Before the Industrial Revolution, artisans with specialised skills produced most of Europe’s manufactured goods. Their work was governed by the traditions of their craft and the limits of available resources.
Is AI the automation revolution of the knowledge and information era?
With AI becoming increasingly mature and intuitive, what Sal Khan’s talk demonstrates is the fact that there is a lot of innovation waiting in the wings to be developed through the use of large language models like Chat GPT 4, etc. His examples of using it for reading comprehension, clarifying mathematical concepts, etc., are groundbreaking.
So, if you are in a manufacturing industry, using these AI-based tools for quality testing, design, inventory optimisation, production training, resolving machine breakdowns, etc., could be significant use cases that may not have been possible hitherto due to the scarcity of human resources, fragmented knowledge repositories etc. Or if you are in healthcare, seeking a second opinion, taking references of treatment methods, uploading reports and seeking advice from the best physician who may help you anywhere in the world are examples of innovation waiting to happen. In the customer service industry, intuitive handling of customer queries as if there is expert support right at anybody’s fingertips, new ways of resolution of product problems, new formats of service handbooks, etc., can get AI-powered, which till now could not be scaled due to lack of human resources or limited expertise availability.

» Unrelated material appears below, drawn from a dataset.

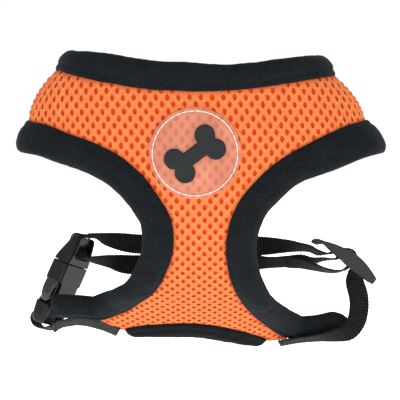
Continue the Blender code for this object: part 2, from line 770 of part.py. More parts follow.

The future could increasingly become ‘Hybrid AI Experiences’. There will be a mix of human intelligence enhanced by Artificial Intelligence. There will be a seamless handshake between human intelligence and experience on one side, along with AI acting as a catalyst with an ‘incredible intelligence repository’ that could be leveraged to solve problems or extend help wherever needed.
Like how robots transformed manufacturing, AI will change the current knowledge economy, which is now severely constrained by the availability of expert human resources. Hence, using Super Tutors in education to provide personalised learning support, Super Coaches to train young but talented sports beginners, Super Docs to lend second opinions, and Super coders who can write codes for any problem could become a reality soon.
If any industry or firm looks at AI through the ‘lens of scarce resources’, which is limiting the scalability of their services or offerings, there could be a host of AI-powered product innovations or platforms that can enable ‘transformational innovation’ which can redesign and reimagine ‘production experiences’, ‘transactional experiences’, ‘service experiences’, ‘engagement experiences’ etc.
The industrial era automation drove the ‘Scale of Production of Goods’. In contrast, the knowledge and information era automation will drive the ‘Scale of delivery of Services’ using the power of AI. If the industrial era displaced the artisans, the AI era will replace today's knowledge workers, and there will be a renaissance of artisans!
AI can truly help and transform businesses if they adopt ‘intelligent innovation’ rather than ‘mindless automation’. And if you are a knowledge worker, hoarding expertise for premium pay will not work anymore. You will need to learn to be a part of a network of experts rather than a siloed specialist.
Some of the lessons we learnt from this week’s mission:
To be interesting, be interested. This is a fundamental need to be a great conversationalist.
Challenging conversations require adequate care and connection from the person who delivers the message to the person who receives the message.
AI will be a saviour rather than a destroyer of many industries and business models.